Inappropriate ads: Most reputable mobile advertising platforms don’t allow offensive ads (nudity, bad language, drugs, etc.), but some advertisers intentionally obfuscate these ads to avoid detection. This can have a damaging effect on the user experience.

Tech tools to fight ad frauds

With fraudsters using increasingly advanced methods and tools to orchestrate attacks, it becomes even more difficult for organizations to fight them effectively. It demands constantattentionandadvancedtechmusclestoidentify and block potential attempts to fraud on an ongoing basis.

For example, machine learning (ML) can handle large volumes of data from varied sources and identify patterns of irregularity to fix the ad fraud issue. Blockchain also has been touted as a potential technology for the prevention of click fraud in the digital space. However, marketers in India are yet to understand and unlock the true value of these technology applications to prevent digital frauds.

“Marketers have a long way to go before these technologies can be put to positive impact in fraud detection technology,” Resulticks Co-Founder and Head of product and strategies Dakshen Ram said, adding that, “While marketers are aware of these technologies to detect and prevent fraud, they are challenged by the complexity of and lack of knowledge and experience in applying them.”

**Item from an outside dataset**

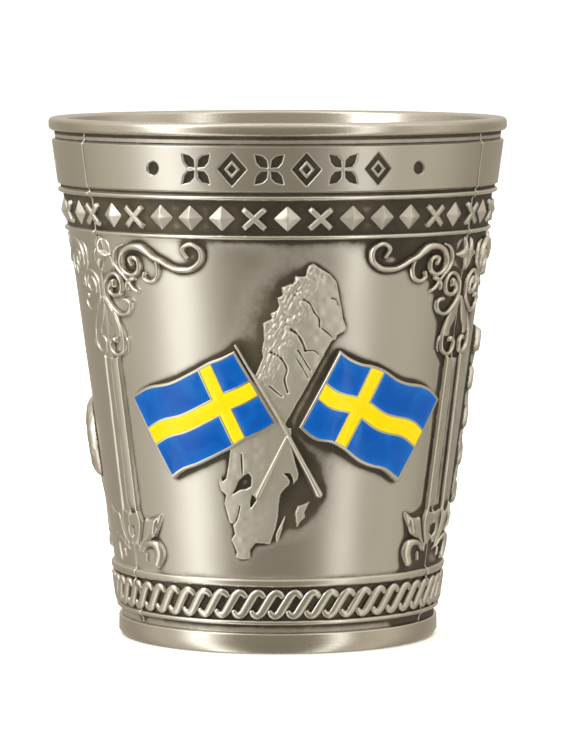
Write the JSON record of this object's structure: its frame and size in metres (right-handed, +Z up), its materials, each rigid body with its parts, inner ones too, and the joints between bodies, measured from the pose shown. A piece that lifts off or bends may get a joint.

Don’t let your guard down:

Although there’s no denying that anti-fraud tech has always struggled to evolve fast enough to keep pace with fraudsters, hence it is always a good idea to follow some best practices to avoid such attacks. 

Here are some Dos and Don’ts:

Buying ad space: Buying ad space directly from publishers and programmatic buying platforms is one way to reduce susceptibility to ad fraud. When buying digital ad space, ensure that the seller has a transparency clause in their agreement, or works in a transparent manner with marketers, allowing them real-time access to data about traffic, impressions, etc. 

Do a background check of your publishers/networks: Checking the background of your publishers is of paramount importance as it helps you understand their target audience. Marketers need to keep an updated list of blacklisted media channels in-house, so that they know where not to publish their ads. 

Set a reasonable price for your campaigns: Setting prices for your campaigns too low or too high can be dangerous for advertisers. If you set a too low price for your campaign then you will get low-quality traffic in your campaigns. But, if you set too high a price for your campaign, then also there is no guarantee that you will get high-quality traffic. 

Check your campaign metrics regularly- When the publisher’s performance report does not match the real traffic on your website or the already established conversion benchmarks, there may be reasons to worry. 

Upskill your team: Advertisers need to start bridging the skill gap by training their staff about frauds and how they can curb it. Many a time, marketing teams get incentivized to hit the performance goals-unknowingly allowing ad frauds to continue. 

Use an independent and unbiased media-neutral Ad Fraud Detection Tool: Using an independent media-neutral Ad Fraud tool will allow advertisers to get the best protection for their ad campaigns immediately and ensure unbiased fraud analysis for advertisers.